I get home, 90 minutes beyond Waze’s estimated arrival time. I’m stripping off my shoes, jacket, tie, pants and then I pause to steady myself, my shaking hands.

You can plan all you want to…you still believe you are doing fine.

You can plan all you want to. You can lie in your morning bed and fill whole notebooks with schemes and intentions. But within a single afternoon, within hours or minutes, everything you plan and everything you have fought to make yourself can be undone as a slug is undone when salt is poured on him. And right up to the moment when you find yourself dissolving into foam you can still believe you are doing fine.

That’s a passage from Wallace Stegner’s classic Crossing to Safety.

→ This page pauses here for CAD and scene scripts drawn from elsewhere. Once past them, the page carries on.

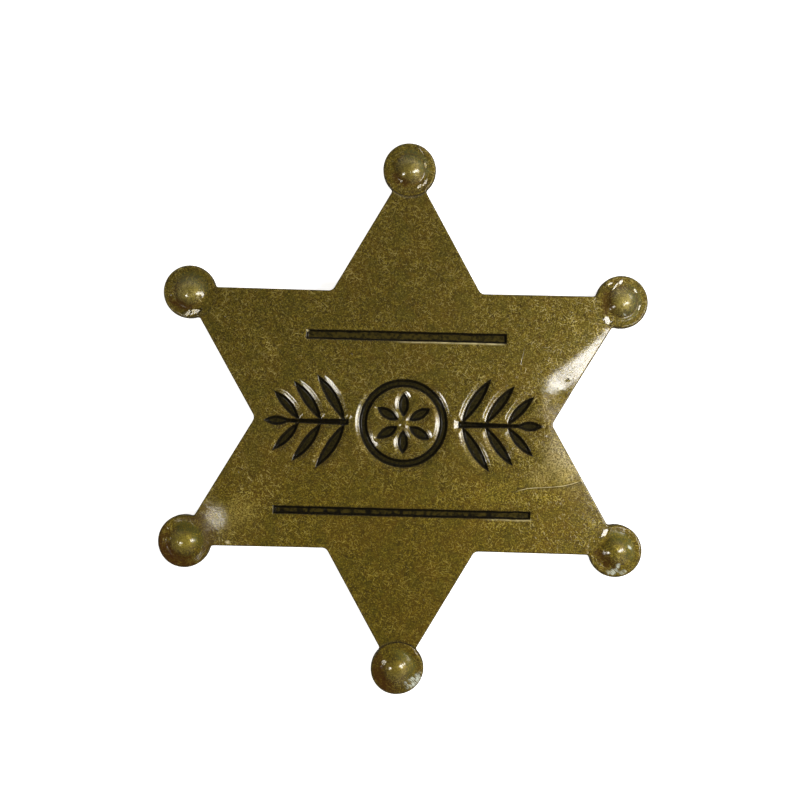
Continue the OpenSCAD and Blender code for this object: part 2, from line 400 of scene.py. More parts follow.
def struck_height(u, v):
    """Height of the face above the crown, without the flat spots on the discs."""
    k, r = nearest_tip(u, v)
    s_o, s_r = sd_ornament(u, v), sd_rules(u, v)
    # the shoulders die out at the leaves' tips
    tip_fade = np.exp(-(leaf_tip(u, v) / 0.7) ** 2)
    w = orn_profile(s_o) - 0.8 * tip_fade * orn_profile(np.maximum(s_o, 0.06)) + rule_profile(s_r)
    # the sheet isn't quite true
    wave = 0.016 * noise_a(u / 7.5 + 3, v / 7.5) + 0.006 * noise_b(u / 3.1, v / 3.1 + 9) + 0.0016 * noise_c(u / 1.1, v / 1.1)
    crease = np.array(CREASE)[k]
    inner = crease * neck_creased(r) + (1 - crease) * NECK[k] * neck_plain(r)
    rim = tip_profile(r, k)
    # which side of the disc: towards the badge's middle it meets its point
    ct, st = np.cos(np.array(TIP_ANGLES))[k], np.sin(np.array(TIP_ANGLES))[k]
    ax = -((u - TIP_CENTRES[k, 0]) * ct + (v - TIP_CENTRES[k, 1]) * st) / np.maximum(r, 1e-9)
    to_middle = smooth(0.40, 0.68, ax)
    disc = np.where(r < 2.56, rim, rim * (1 - to_middle) + inner * to_middle)
    lean = DOME_LEAN[k]
    settle = 1 - np.where(SHORT_LEAN[k], smooth(-0.3, 0.3, ax) * smooth(1.15, 2.15, r), smooth(-0.1, 0.75, ax) * smooth(1.6, 3.74, r))
    lean = -(lean[..., 0] * (u - TIP_CENTRES[k, 0]) + lean[..., 1] * (v - TIP_CENTRES[k, 1])) * settle * (r < 3.74)
    w = np.where(r < 3.74, disc, w) + lean + wave * np.clip((r - 1.6) / 1.6, 0, 1) + bend_height(u, v) + bulge_height(u, v)
    for line, half, depth, lip in SCRATCHES:
        d, t = along_scratch(u, v, line)
        fade = np.sqrt(np.clip(4 * t * (1 - t), 0, 1)) * (0.75 + 0.25 * noise_d(u * 2.1, v * 2.1))
        w = w - fade * depth * np.clip(1 - d / (0.62 * half), 0, 1) + fade * lip * np.clip(1 - np.abs(d - half) / (0.45 * half), 0, 1)
    for px, py, rad, depth in PITS:
        d = np.hypot(u - px, v - py)
        w = w - depth * (1 - smooth(0.25 * rad, rad, d)) + 0.25 * depth * np.clip(1 - np.abs(d - 1.25 * rad) / (0.35 * rad), 0, 1)
    return w


FACET_AT = [float(struck_height(np.array([f[0]]), np.array([f[1]]))[0]) for f in FACETS]


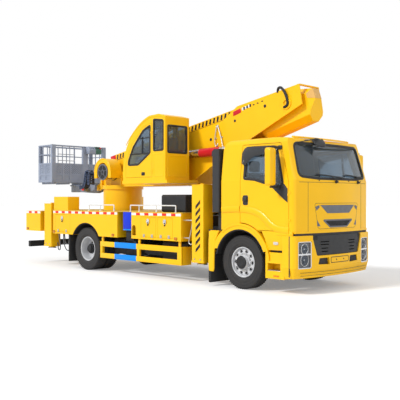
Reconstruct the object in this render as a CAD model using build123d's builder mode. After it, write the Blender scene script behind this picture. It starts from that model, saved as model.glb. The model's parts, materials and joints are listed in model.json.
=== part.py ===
from build123d import *
import os
from math import atan2, cos, hypot, radians, sin, tan

# A truck with a telescopic boom, an operator's cab and a work platform, at full size in millimetres.
# X runs forward, Y to the left and Z up, from the ground below the middle of the overall length.

# Overall places
tail_x = -4640  # rear of the tail lockers
body_half_width = 1270  # lockers and outrigger boxes
side_signs = (("right", -1), ("left", 1))  # side name, sign of Y
running_gap = 6  # round whatever opens or slides
seat_gap = 0.3  # between pieces that rest on each other

# Wheels and axles
front_axle_x = 3200
wheelbase = 5050
rear_axle_x = front_axle_x - wheelbase
tyre_radius = 522
tyre_width = 285
bead_radius = 290
front_wheel_y = 1050
rear_wheel_y = 925
twin_spacing = 320
kingpin_y = 850
spindle_radius = 45
wheel_stud_circle = 167.5
hand_hole_circle = 215
hand_hole_radius = 27

# Chassis
rail_inner_y = 350
rail_flange = 80
rail_height = 250
rail_wall = 8
rail_top = 1020
rail_front_x = 4150
rail_rear_x = -4450
subframe_height = 160
subframe_front_x = 2300
subframe_rear_x = -4400
deck_top = 1456
deck_thickness = 12
tail_deck_top = 1400
deck_front_x = 1590
deck_rear_x = -3860
spring_width = 80
air_tank_x = (-960, -260)

# Lockers
locker_wall = 20
locker_bottom = 850
locker_depth = 380
rear_locker_x = (-3280, -584)
front_locker_x = (-68, 1570)
tail_locker_x = (-4620, -3900)
side_box_x = (-373, -83)
locker_top = deck_top - deck_thickness - seat_gap
rear_arch_radius = 640
guard_x = (-1260, 1570)
guard_z = (345, 735)
guard_windows = ((-1180, 106), (194, 1440))
# body side lockers' doors: name, first x, last x
locker_doors = (
    ("rear_locker_door", -3180, -2520),
    ("front_locker_rear_door", 270, 765),
    ("front_locker_front_door", 835, 1305),
)
door_bottom = 905
door_top = 1340
door_axis_y = body_half_width + 6
door_axis_z = door_bottom - 5

# Outriggers: name, x of the box, bottom and top of the leg box
outriggers = (
    ("front", 1900, 2230, 440, 2040),
    ("rear", -3700, -3370, 500, 1625),
)
leg_box_depth = 280
beam_height = 180
beam_width = 112
beam_bottom = 1205
housing_wall = 10
jack_radius = 62
foot_radius = 115

# Driver's cab
cab_rear_x = 2710
cab_nose_x = 4610
cab_corner_x = 4470
cab_corner_radius = 110
cab_rear_radius = 190  # where the roof turns down to the rear wall
windscreen_corner = 105
cab_bottom = 1140
cab_waist = 2090
cab_roof = 2900
cab_half_width = 1245
cab_wall = 45
windscreen_lean = 235  # how far the screen leans back up to the roof
cab_tumblehome = 95  # how far each side leans in up to the roof
door_rear_x = 3210
door_front_x = 4370
cab_door_gap = 9
cab_hinges = (1300, 1800)  # heights of the door hinges
cab_hinge_x = 4374.5
cab_hinge_y = cab_half_width + 6
wheel_arch_radius = 640
fender_radius = 752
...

It immediately came to mind as I collapsed onto the couch.

Crossing to Safety.


Notes:

  • Photo: Driver’s side window of my car from the inside. Thank you Susan for the photo.
  • Related Posts: Commuting Series.

95 thoughts on “Driving I-287 East. A long day, longer.

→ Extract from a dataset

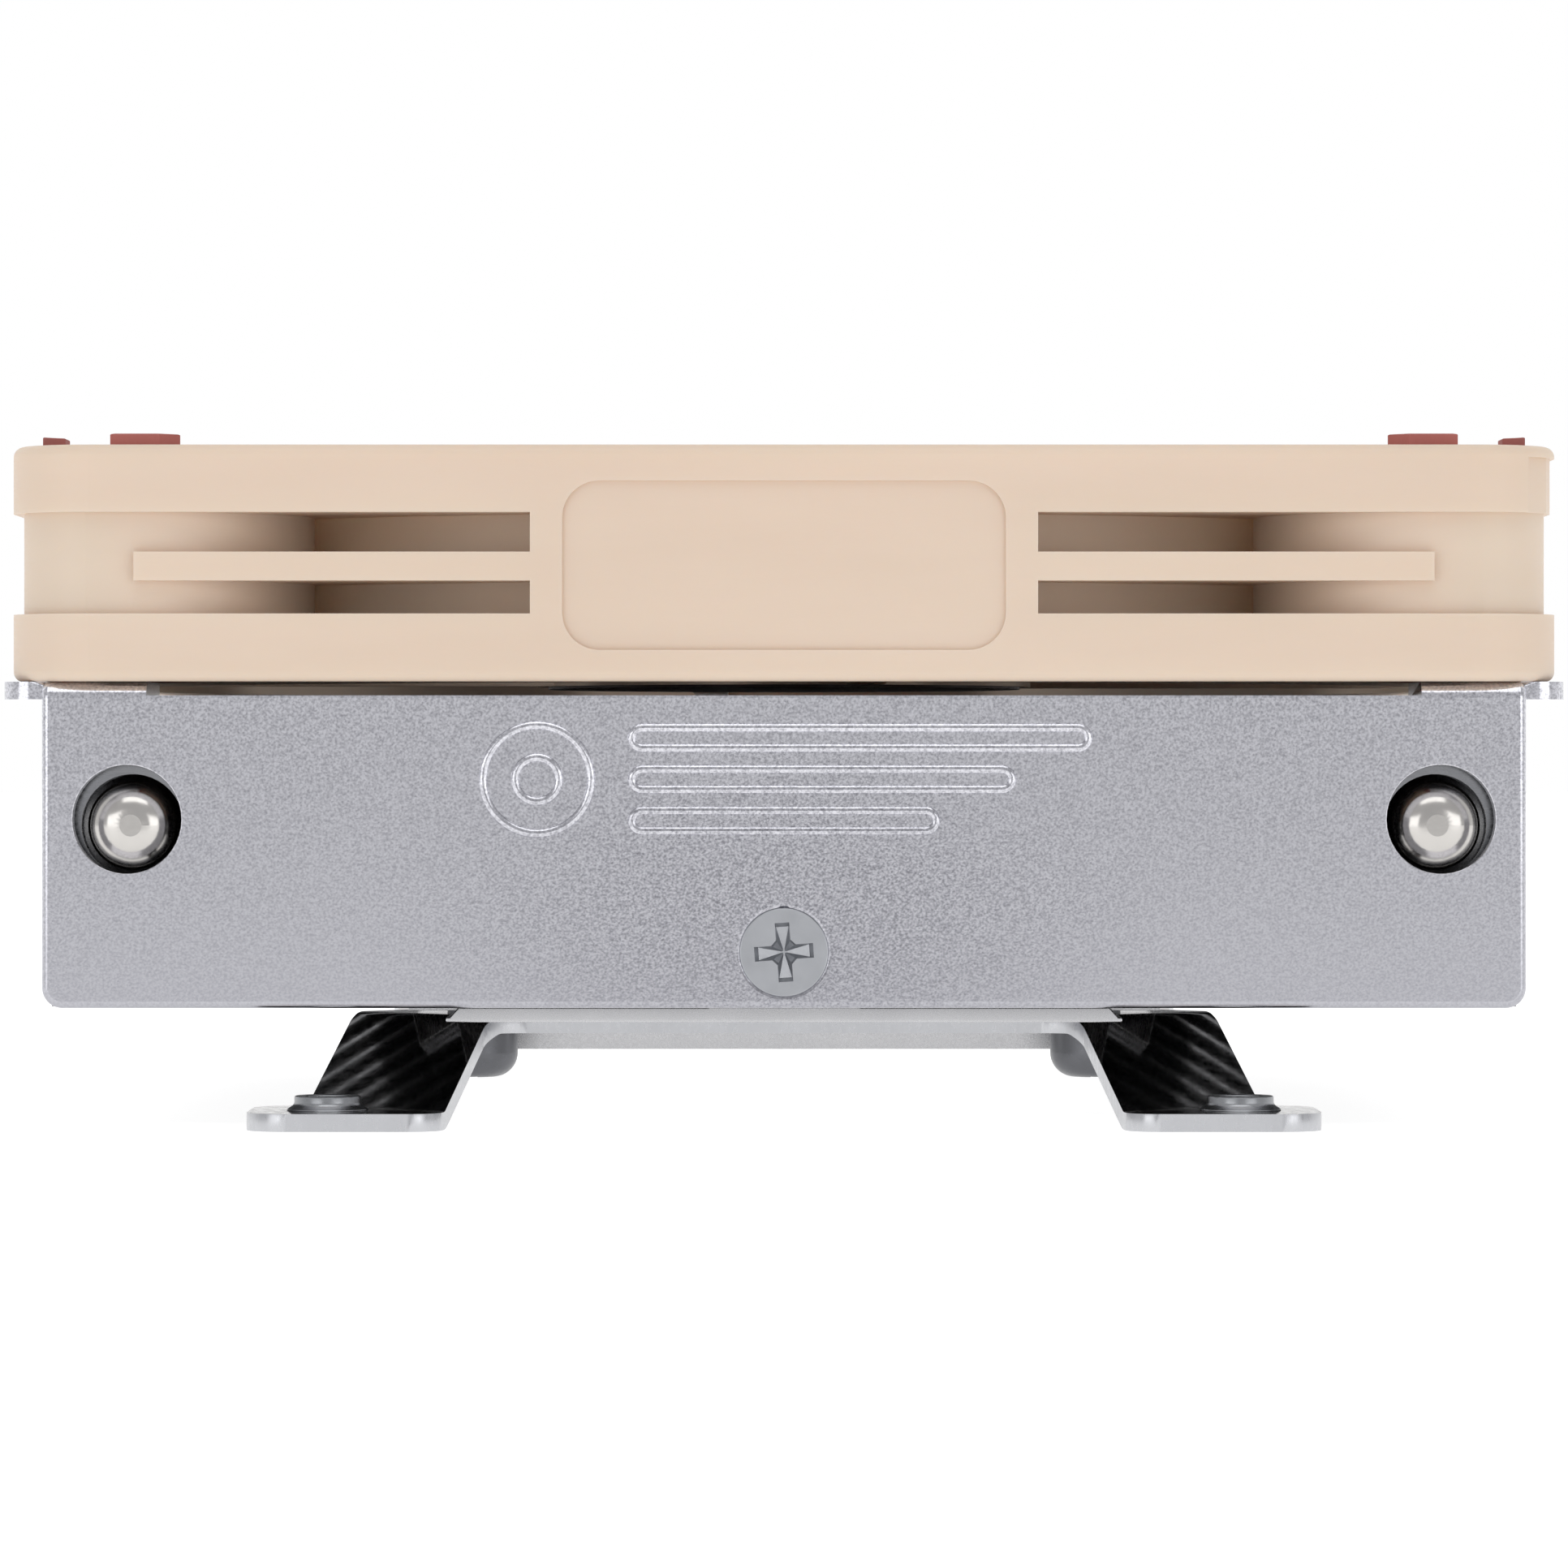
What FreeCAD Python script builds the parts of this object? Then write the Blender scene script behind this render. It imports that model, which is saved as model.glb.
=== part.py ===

      1. Our Holy month starts in a day or two. My family will take a meal to the mosque to say thanks you made it out safe. You still have work to do Mr.! You were granted a new beginning 🙂

        Liked by 3 people

  1. Oh David! this really happened? and you are fine? How did you drive on,,,and get home–you have powerful intention…and we all know, nothing can stop you! So sorry you had to go through this, but so glad you are safe!

    Liked by 1 person

  2. Hey Bro glad you are ok!!
    I think you deserve a pint of mint ice cream tonight to help you recover…if there is any left from from the other night!😜

    Liked by 1 person

  3. Jee-zus, David! I’m sure some of the “what-ifs” came swirling through your brain once you were safe and sound at home. That was beyond a close call.
    I am extremely glad you are okay, though shaken up.

    Liked by 1 person

  4. I know the feeling, ran into a deer crossing the freeway during a bad windstorm, spun me around…massive bruising/hematoma, other than that ok. The deer could have come through my windshield but timing worked in my favour I still have the memory of him flying up and tumbling head first back to the ground. What I don’t understand is how I ended up sitting on the side of the median with the deer underneath my car. Sleepless nights and In the end relief, and an understanding that life had given me a gift, for now…

    Liked by 1 person

  5. Oh my friend, I am so glad you are ok. I’m amazed you drove home, yet also not surprised at all. The need to reclaim one’s footing in the world, reinforce that we have some control despite the knowledge that we don’t. I am grateful and hope your heart can stop shaking as quickly as your hands.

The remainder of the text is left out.